Below are solar street lights in Rutbah, a CF project. They work okay, but are not, IMO, aesthetically pleasing.
The Regional Engineer of Rutbah is a modern man with little patience for religious extremists or excessive tribalism. He hates what Saddam Hussein did to his country. He told me that in some towns essentially no new schools were built between the end of the 1970s and the liberation, despite big population growth. As an engineer, he decries the general lack of maintenance. Instead of building infrastructure, Saddam bought expensive weapons systems from the Soviets, French & Chinese (the U.S. supplied only 0.47% of Saddam’s stuff). The fruits of big buying spree litter the deserts around here, MiGs that never fired a shot in anger, tanks that never went anywhere. They decided it was better to abandon them than to fight a real enemy.
It was worst during the sanctions. When Saddam had less money, he spent what he had on palaces, but enough of the past.
Rutbah’s future depends on water. As I mentioned earlier, water is in short supply in the region. There have been some grandiose plans occasionally touted to pipe water over the desert from the Euphrates. It is a long way to pump water and it is all up hill. Beyond that, the Euphrates has been running lower because of dams in Syria and Turkey. In The long pipeline solution is proposed by people who do not understand geography, hydrology, gravity or politics. Besides those things, it is okay.
Below – They have more success with sunflowers than I did.
Fortunately, according to the engineer, the solution to Rutbah’s water woes lies only eighteen kilometers away in Al Dhabaa wadi. He says that twelve wells already exist and that hydrologists have mapped out the groundwater. There is more than enough for a city twice the size of Rutbah. Eighteen kilometers is only around 11 miles. Why, I asked, were people complaining about water when water was so easy to get?
Some of it goes back again to the lost decades of the Saddam tyranny. There are no reliable pipes to bring from the wells across those eighteen kilometers to thirsty Rutbah and much of Rutbah just doesn’t have access to water pipes period. They were never built. Our friends says that Rutbah had good zoning laws, but they were enforced sporadically so that there are some pretty big buildings sitting on some pretty dry land. Well, it is not completely dry. There are no sewage lines either, but what is soaking into the ground is not something anybody wants to drink. Retrofitting whole neighborhoods is extremely costly and time consuming. It may be years and it may be forever before these things are done. Given the ramshackle quality of these buildings, it is probably a better idea to start again from the ground up, but people already occupying these places are less enthusiastic about this sort of solution.
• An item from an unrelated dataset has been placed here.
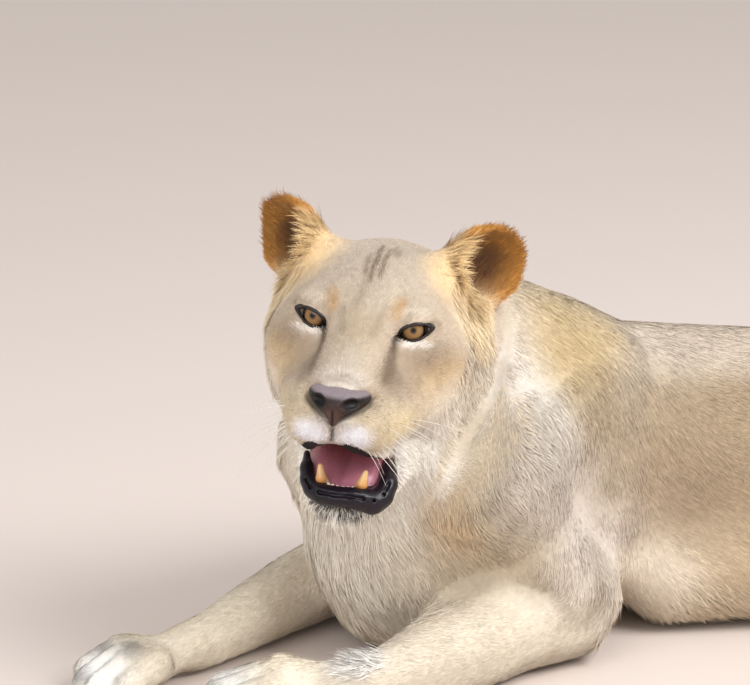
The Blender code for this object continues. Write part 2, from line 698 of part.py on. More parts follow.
def capsule_cutter(start, end, start_radius, end_radius):
    """The hull of a ball at each end of a limb."""
    ball = bmesh.new()
    bmesh.ops.create_icosphere(ball, subdivisions=1, radius=1.0)
    around = [vertex.co.copy() for vertex in ball.verts]
    ball.free()
    first = [start + way * start_radius for way in around]
    return hull_cutter(first + [end + way * end_radius for way in around])


def mirrored(frame, corners):
    """Corners given as (forward, left, up) in a frame, each one on both sides of it."""
    return [frame(forward, side * left, up) for forward, left, up in corners for side in (-1, 1)]


def part_head(head, body):
    """Keeps the finely made head before the neck line, and the coarse body behind it."""
    corners = ((-0.200, 0.165, 0.150), (-0.165, 0.140, -0.040), (-0.085, 0.072, -0.205),
               (0.000, 0.062, -0.240), (0.180, 0.070, -0.260), (0.180, 0.085, 0.100))
    cutter = hull_cutter(mirrored(HEAD, corners))
    seat = swollen(cutter, GAP)
    boolean(head, cutter, "INTERSECT")
    keep_largest(head.data)
    boolean(body, seat, "DIFFERENCE")
    keep_largest(body.data)
    remove(cutter)
    remove(seat)


def part_jaw(head):
    gullet = HEAD.turned(JAW_HINGE, GAPE * 0.5)
    corners = ((-0.085, 0.095, -0.116), (0.200, 0.095, -0.116), (-0.085, 0.095, -0.30), (0.200, 0.095, -0.30))
    return part_off(head, hull_cutter(mirrored(gullet, corners)), "lower_jaw")


def part_lower_limbs(body):
    """Takes off the feet, then the forearms and shanks above them."""
    for name, _ in SIDES:
        elbow, wrist, toes = ELBOW[name], WRIST[name], TOES[name]
        knee, hock, hind_toes = KNEE[name], HOCK[name], HIND_TOES[name]
        part_off(body, capsule_cutter(wrist.lerp(toes, 0.50), toes, 0.062, 0.056), "forepaw_" + name)
        foot = capsule_cutter(hock.lerp(hind_toes, 0.38), hind_toes, 0.056, 0.056)
        part_off(body, foot, "hind_foot_" + name)
        part_off(body, capsule_cutter(elbow.lerp(wrist, 0.10), wrist, 0.088, 0.062), "forearm_" + name)
        part_off(body, capsule_cutter(knee.lerp(hock, 0.25), hock, 0.074, 0.056), "shank_" + name)


def part_neck(body):
    """Takes off what is left before a plane that leans from the withers to the breast."""
    ahead = Vector((-0.60, -0.48, 0.64)).normalized()
    left = Vector((0, 0, 1)).cross(ahead).normalized()
    lean = Frame((0.050, 0.010, 0.330), ahead, left, ahead.cross(left))
    part_off(body, box_cutter(lean(0.30, 0, 0), (0.30, 0.40, 0.40), lean), "neck")


def part_upper_limbs(body):
    """Takes the upper arms and thighs out of the trunk as rounded pieces."""
    shoulder = {"left": Vector((0.200, -0.045, 0.190))}
    shoulder["right"] = across_chest(shoulder["left"])
    for name, _ in SIDES:
        part_off(body, ball_cutter(shoulder[name], (0.128, 0.108, 0.215), CHEST_HEADING), "upper_arm_" + name)
        hip, knee = HIP[name], KNEE[name]
        wide = 0.165 if name == "left" else 0.150
        part_off(body, ball_cutter(hip.lerp(knee, 0.42), (0.270, wide, 0.170), hip - knee), "thigh_" + name)


def part_lengths(body):
    """Cuts the tail and the trunk across."""
    for before, after in ((1, 2), (3, 4), (5, 6)):
        run = TAIL[after][0] - TAIL[before][0]
        sever(body, TAIL[before][0] + run * 0.55, run, 0.065, 0.065)
    sever(body, (0.360, 0.180, 0.160), (1, 0.15, 0), 0.30, 0.30)                   # chest from belly
    sever(body, (0.780, 0.210, 0.160), (1, 0.08, 0), 0.30, 0.30)                   # belly from hips


def islands_of(obj):
    """Splits an object into one object for each loose piece."""
    shape = bmesh.new()
    shape.from_mesh(obj.data)
    found = []
    for island in islands(shape):
        piece = bmesh.new()
        known = {}
        for face in island:
            corners = []
            for vertex in face.verts:
                if vertex not in known:
                    known[vertex] = piece.verts.new(vertex.co)
                corners.append(known[vertex])
            piece.faces.new(corners)
        found.append(object_of(piece, obj.name + "_piece"))
    shape.free()
    remove(obj)
    return found


def name_pieces(body, centres):
    """Names each loose piece of the body after the nearest named centre."""
    pieces = islands_of(body)
    for name, centre in centres.items():
        nearest = min(pieces, key=lambda piece: (middle_of(piece) - centre).length)
        pieces.remove(nearest)
        nearest.name = name
    for crumb in pieces:
        remove(crumb)


def middle_of(obj):
    return sum((vertex.co for vertex in obj.data.vertices), Vector()) / len(obj.data.vertices)


def make_animal():
    middle = HEAD(-0.04, 0, -0.05)
    head_clay = Clay(middle - Vector((0.25,) * 3), middle + Vector((0.25,) * 3), FINE_VOXEL)
    head = fill_with_flesh(head_clay).skinned("head", HEAD_FACES)
    body_clay = Clay((-0.42, -0.45, -0.08), (1.52, 0.50, 0.56), COARSE_VOXEL)
    body = fill_with_flesh(body_clay).skinned("body", BODY_FACES)
    level_with_floor(body)
    part_head(head, body)
    jaw = part_jaw(head)
    for name, side in SIDES:
        ear = ear_frame(side)
        part_off(head, ball_cutter(ear(-0.006, 0, 0.004), (0.052, 0.055, 0.055), ear.axes[0]), "ear_" + name)
        seat_in(head, make_eye(name, side))
    hollow(head, make_nose("nose_seat", 0.0009))
    make_nose("nose")
    teeth = make_lower_teeth()
    tongue = make_tongue()
    seat_in(jaw, teeth)
    seat_in(jaw, tongue)
    seat_in(head, tongue)
    seat_in(tongue, teeth)
    part_lower_limbs(body)
    part_neck(body)
    part_upper_limbs(body)
    part_lengths(body)
    name_pieces(body, {
        "chest": Vector((0.13, 0.06, 0.16)),
        "belly": Vector((0.58, 0.18, 0.15)), "hips": Vector((0.96, 0.20, 0.15)),
        "tail_base": TAIL[3][0], "tail_middle": TAIL[4][0], "tail_tip": TAIL[7][0]})


# ---------------------------------------------------------------- colours and resting place
SAND = (0.60, 0.46, 0.31)
PALE = (0.70, 0.61, 0.48)
COLOURS = {
    "head": (SAND, 0.85), "lower_jaw": ((0.76, 0.70, 0.60), 0.85), "ear_left": ((0.52, 0.34, 0.17), 0.85),
    "ear_right": ((0.52, 0.34, 0.17), 0.85), "eye_left": ((0.24, 0.13, 0.04), 0.15),
    "eye_right": ((0.24, 0.13, 0.04), 0.15), "nose": ((0.05, 0.03, 0.03), 0.45),
    "tongue": ((0.42, 0.18, 0.20), 0.45), "lower_teeth": ((0.60, 0.36, 0.12), 0.35),
    "neck": (PALE, 0.85), "chest": (PALE, 0.85), "belly": (SAND, 0.85), "hips": (SAND, 0.85),
    "upper_arm_left": (SAND, 0.85), "upper_arm_right": (SAND, 0.85), "forearm_left": (PALE, 0.85),
    "forearm_right": (PALE, 0.85), "forepaw_left": ((0.76, 0.70, 0.60), 0.85),
    "forepaw_right": ((0.76, 0.70, 0.60), 0.85), "thigh_left": (SAND, 0.85), "thigh_right": (PALE, 0.85),
    "shank_left": (SAND, 0.85), "shank_right": (PALE, 0.85), "hind_foot_left": (PALE, 0.85),
    "hind_foot_right": (PALE, 0.85), "tail_base": (SAND, 0.85), "tail_middle": (SAND, 0.85),
    "tail_tip": ((0.06, 0.045, 0.035), 0.85),
}


def stand_at_origin(objects):
    """Moves everything so that the middle of the footprint is the origin and the floor is z = 0."""
    corners = [vertex.co for obj in objects for vertex in obj.data.vertices]
    low = [min(corner[i] for corner in corners) for i in range(3)]
    high = [max(corner[i] for corner in corners) for i in range(3)]
    shift = Vector((-(low[0] + high[0]) / 2, -(low[1] + high[1]) / 2, -low[2]))
    for obj in objects:
        obj.data.transform(Matrix.Translation(shift))
    print("shift to the origin:", [round(value, 4) for value in shift])


def main():
    for old in list(bpy.data.objects):
        bpy.data.objects.remove(old, do_unlink=True)
    make_animal()
    for name, (colour, roughness) in COLOURS.items():
        paint(bpy.data.objects[name], name, colour, roughness)
    stand_at_origin([bpy.data.objects[name] for name in COLOURS])


main()
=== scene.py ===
import itertools
import math

import bmesh
import bpy
import numpy as np
import openvdb
from mathutils import Matrix, Vector
from mathutils.kdtree import KDTree


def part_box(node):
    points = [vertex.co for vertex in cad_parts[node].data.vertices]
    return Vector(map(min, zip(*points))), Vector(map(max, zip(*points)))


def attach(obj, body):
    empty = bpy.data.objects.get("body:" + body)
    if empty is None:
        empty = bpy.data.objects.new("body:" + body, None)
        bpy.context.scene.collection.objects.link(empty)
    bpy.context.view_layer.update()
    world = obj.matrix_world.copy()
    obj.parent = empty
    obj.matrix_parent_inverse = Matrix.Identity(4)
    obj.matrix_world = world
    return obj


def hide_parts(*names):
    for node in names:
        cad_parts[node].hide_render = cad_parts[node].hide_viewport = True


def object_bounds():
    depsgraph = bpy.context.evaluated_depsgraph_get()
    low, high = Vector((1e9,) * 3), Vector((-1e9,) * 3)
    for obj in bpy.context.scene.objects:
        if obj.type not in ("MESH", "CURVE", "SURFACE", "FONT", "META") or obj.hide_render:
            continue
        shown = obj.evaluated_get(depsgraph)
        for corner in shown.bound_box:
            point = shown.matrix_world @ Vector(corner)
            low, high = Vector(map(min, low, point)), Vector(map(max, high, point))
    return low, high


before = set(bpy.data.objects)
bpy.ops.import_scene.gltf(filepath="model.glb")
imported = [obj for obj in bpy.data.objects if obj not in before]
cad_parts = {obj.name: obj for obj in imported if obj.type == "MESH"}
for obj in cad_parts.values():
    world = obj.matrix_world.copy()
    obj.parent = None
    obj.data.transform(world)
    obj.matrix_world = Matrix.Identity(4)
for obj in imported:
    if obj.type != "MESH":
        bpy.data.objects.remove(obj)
cadBox = [list(map(float, corner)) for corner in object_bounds()]

# How she holds her head, in degrees and metres.
pose = {
    "yaw": 10, "pitch": -4, "roll": -6,
    "gape": 19, "jawAside": 0.007,
    "eyeRadius": 0.0185, "eyeSpacing": 0.110, "eyeOut": 14, "earAside": {1: 0.111, -1: 0.117},
}


class Axes:
    # a place with a forward, a left and an up direction
    def __init__(self, origin, forward, left, up):
        self.origin = np.array(origin, float)
        self.forward, self.left, self.up = (np.array(way, float) for way in (forward, left, up))
        self.rows = np.array((self.forward, self.left, self.up))

    def at(self, forward, left, up):
        return self.origin + np.array((forward, left, up)) @ self.rows

    def within(self, points):
        return (points - self.origin) @ self.rows.T

    def turned(self, pivot, turn):
        return Axes(pivot + turn @ (self.origin - pivot), *(turn @ row for row in self.rows))


def rotation(degrees, axis):
    return np.array(Matrix.Rotation(math.radians(degrees), 3, Vector(axis)))


def boxMiddle(node):
    low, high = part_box(node)
    return (np.array(low) + np.array(high)) / 2


def unit(vectors):
    vectors = np.asarray(vectors, float)
    return vectors / np.maximum(np.linalg.norm(vectors, axis=-1, keepdims=True), 1e-9)


def smoothstep(low, high, value):
    t = np.clip((value - low) / (high - low), 0, 1)
    return t * t * (3 - 2 * t)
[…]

The other reason for the water shortage involved the great bane of Western Iraq – fuel. In this, perhaps the world’s greatest repository of liquid hydrocarbons, fuel for pumps and/or electricity to run them is inconsistent. When the pump goes on and off, it begins to lose siphoning pressure. After a while it is sucking up air or mud. Steady and predicable is what is needed. I don’t know that much about pumps. It doesn’t seem to me that should be such a problem, but the engineer tells me that indeed it is and he seems to know about these things.
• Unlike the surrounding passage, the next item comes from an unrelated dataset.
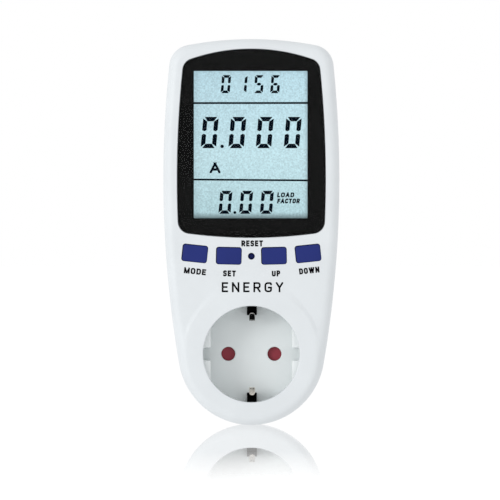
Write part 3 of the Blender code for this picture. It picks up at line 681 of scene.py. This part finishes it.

In any case, on the one hand, Rutbah’s water problem is solvable and solvable soon in the general case of water for the city. On the other hand, it may be solvable never in the specific situation of some construction that went on w/o the benefit of zoning. Life is tough all over, tougher for some. It is mostly a matter of organization and choices. Most of the choices are simple; some are not easy.
Above is our ride home. Ospreys are good for longer trips. It is still a thrill to ride, but the joy wears off when you hit some turbulence, which always seems to happen on the way to and from Rutbah.